━━━ RECORD LIST
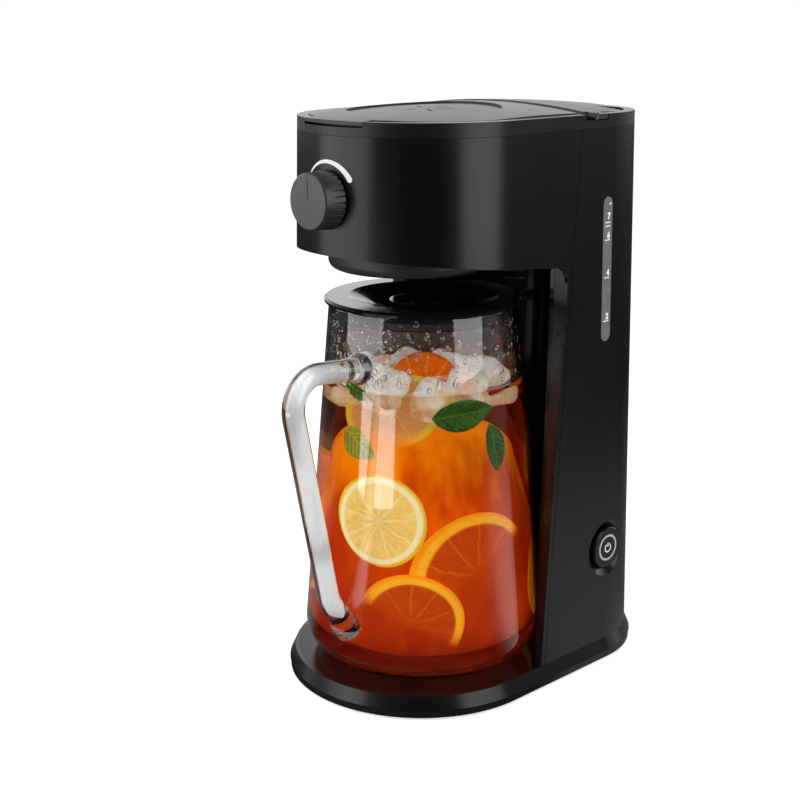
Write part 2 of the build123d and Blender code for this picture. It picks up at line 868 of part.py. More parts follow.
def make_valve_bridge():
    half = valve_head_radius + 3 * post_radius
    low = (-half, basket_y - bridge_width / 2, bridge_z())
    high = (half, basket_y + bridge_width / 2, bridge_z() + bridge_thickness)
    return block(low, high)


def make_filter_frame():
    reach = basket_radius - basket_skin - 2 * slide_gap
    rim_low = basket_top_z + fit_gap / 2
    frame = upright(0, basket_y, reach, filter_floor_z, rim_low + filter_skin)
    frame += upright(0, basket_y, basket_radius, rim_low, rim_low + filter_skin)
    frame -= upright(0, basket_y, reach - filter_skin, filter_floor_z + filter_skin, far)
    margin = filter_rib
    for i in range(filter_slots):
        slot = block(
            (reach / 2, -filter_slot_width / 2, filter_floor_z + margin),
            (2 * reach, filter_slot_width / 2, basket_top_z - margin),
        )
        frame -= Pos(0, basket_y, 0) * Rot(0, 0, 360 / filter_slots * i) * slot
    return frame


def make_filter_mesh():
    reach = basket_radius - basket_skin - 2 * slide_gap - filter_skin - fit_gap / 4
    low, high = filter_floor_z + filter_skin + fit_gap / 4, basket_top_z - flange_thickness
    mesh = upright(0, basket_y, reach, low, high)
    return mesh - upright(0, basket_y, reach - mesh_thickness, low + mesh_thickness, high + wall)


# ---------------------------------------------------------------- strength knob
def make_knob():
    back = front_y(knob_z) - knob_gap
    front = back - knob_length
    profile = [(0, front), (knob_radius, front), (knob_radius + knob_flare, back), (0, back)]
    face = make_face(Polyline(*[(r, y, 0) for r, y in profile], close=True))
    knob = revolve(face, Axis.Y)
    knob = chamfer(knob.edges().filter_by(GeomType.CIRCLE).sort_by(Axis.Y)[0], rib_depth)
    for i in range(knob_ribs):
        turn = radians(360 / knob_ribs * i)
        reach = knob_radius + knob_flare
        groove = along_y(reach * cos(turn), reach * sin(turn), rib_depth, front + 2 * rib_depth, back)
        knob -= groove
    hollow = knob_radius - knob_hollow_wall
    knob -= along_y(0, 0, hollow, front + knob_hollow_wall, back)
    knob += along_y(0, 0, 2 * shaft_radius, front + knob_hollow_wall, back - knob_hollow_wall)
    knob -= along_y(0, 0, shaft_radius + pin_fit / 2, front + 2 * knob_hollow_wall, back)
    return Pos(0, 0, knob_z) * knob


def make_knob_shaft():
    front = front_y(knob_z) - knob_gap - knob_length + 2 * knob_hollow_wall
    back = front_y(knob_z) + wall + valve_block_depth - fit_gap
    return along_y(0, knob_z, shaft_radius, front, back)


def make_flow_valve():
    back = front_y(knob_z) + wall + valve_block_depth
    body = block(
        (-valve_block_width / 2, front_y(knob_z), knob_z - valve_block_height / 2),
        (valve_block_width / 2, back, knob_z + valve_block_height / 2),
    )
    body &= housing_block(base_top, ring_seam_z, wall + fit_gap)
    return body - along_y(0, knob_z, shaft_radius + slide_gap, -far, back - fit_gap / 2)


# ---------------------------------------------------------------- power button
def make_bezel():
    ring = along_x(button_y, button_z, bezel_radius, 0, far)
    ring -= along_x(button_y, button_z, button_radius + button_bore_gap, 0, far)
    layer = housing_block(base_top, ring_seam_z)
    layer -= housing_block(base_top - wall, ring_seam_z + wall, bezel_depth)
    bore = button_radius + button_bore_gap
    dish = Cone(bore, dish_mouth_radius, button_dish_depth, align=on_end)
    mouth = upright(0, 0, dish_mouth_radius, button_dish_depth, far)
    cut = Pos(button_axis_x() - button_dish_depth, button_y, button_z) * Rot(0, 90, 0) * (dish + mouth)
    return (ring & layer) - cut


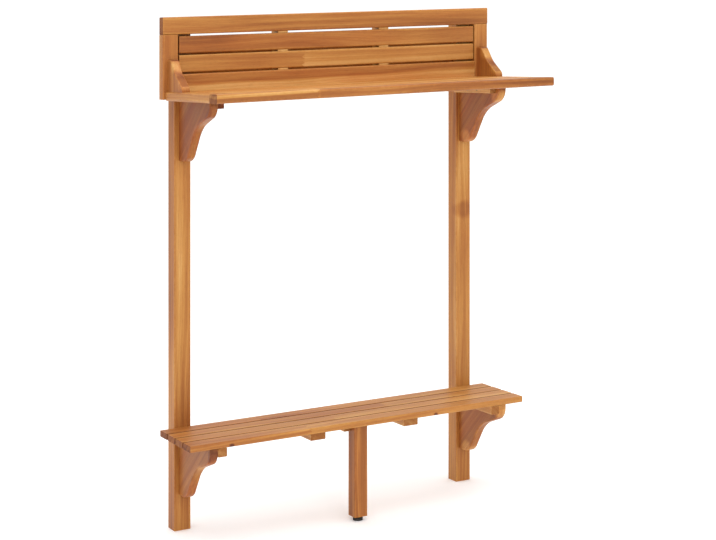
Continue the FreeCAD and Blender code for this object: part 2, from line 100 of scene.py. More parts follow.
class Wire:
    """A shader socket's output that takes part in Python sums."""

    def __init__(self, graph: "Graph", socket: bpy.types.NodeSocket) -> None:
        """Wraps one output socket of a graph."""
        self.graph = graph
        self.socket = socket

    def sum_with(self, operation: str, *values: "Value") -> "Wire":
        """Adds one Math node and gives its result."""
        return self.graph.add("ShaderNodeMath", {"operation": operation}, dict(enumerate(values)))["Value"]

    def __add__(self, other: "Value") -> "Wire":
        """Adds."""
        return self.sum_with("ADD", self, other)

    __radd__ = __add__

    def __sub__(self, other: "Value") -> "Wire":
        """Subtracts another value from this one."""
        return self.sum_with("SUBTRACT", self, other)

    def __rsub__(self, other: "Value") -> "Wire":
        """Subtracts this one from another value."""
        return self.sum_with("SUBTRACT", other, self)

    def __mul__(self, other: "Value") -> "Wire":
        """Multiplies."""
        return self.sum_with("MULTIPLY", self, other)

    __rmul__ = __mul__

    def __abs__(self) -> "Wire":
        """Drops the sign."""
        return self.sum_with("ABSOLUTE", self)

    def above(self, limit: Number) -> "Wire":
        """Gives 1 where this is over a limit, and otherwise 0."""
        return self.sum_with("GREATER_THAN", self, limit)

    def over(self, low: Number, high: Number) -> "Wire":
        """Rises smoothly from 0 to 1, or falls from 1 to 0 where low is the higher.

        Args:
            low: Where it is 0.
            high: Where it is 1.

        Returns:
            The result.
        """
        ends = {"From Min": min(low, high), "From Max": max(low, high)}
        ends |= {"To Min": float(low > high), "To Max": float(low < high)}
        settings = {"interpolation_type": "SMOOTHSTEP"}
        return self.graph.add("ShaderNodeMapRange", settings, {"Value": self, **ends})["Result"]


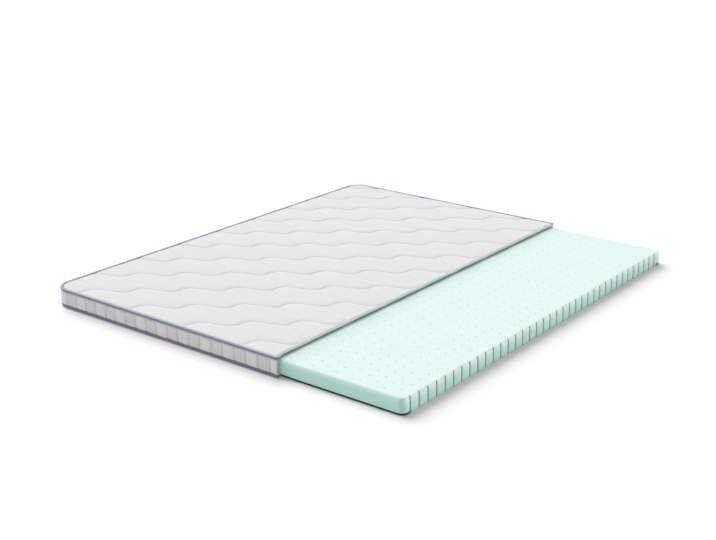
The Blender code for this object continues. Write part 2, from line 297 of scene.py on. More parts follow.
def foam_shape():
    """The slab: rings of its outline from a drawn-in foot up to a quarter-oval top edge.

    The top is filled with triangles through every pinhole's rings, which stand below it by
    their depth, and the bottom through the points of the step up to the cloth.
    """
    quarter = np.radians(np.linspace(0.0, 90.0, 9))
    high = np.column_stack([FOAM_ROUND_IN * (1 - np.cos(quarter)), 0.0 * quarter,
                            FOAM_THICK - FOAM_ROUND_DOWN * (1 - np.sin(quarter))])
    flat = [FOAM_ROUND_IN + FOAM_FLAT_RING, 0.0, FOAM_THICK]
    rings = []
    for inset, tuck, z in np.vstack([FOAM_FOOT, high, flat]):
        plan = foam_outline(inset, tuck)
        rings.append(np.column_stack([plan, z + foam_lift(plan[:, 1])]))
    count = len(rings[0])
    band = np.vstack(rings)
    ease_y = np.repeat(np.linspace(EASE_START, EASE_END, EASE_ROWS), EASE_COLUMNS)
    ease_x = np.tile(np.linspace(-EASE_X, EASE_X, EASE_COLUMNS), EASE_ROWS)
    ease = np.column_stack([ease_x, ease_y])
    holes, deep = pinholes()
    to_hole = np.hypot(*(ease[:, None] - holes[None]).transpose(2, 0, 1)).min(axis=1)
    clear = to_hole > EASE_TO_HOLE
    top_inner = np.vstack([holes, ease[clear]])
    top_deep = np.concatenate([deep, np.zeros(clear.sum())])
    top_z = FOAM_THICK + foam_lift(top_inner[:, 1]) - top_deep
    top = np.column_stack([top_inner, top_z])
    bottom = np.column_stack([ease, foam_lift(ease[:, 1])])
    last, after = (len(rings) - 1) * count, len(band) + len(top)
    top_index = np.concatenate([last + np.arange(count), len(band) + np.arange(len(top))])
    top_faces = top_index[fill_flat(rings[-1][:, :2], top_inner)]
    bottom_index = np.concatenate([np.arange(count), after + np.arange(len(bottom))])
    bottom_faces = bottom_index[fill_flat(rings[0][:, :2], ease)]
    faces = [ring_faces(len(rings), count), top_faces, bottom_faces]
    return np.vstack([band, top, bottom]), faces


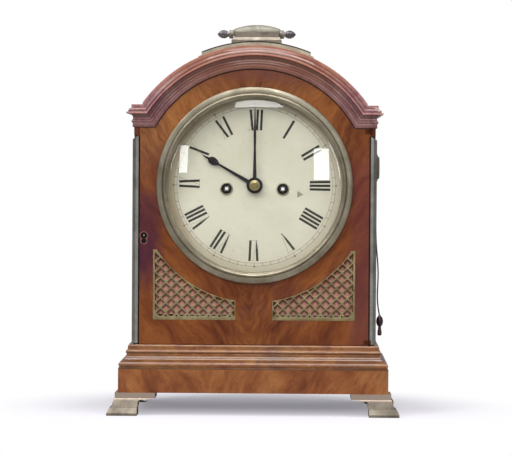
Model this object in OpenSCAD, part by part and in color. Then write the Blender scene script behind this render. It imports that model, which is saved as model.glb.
━━━━━━
Among the entries above, find the line with "The Blender code" and the line with "quarter-oval top edge."; give again exactly these two lines and all lines between them.

The Blender code for this object continues. Write part 2, from line 297 of scene.py on. More parts follow.
def foam_shape():
    """The slab: rings of its outline from a drawn-in foot up to a quarter-oval top edge.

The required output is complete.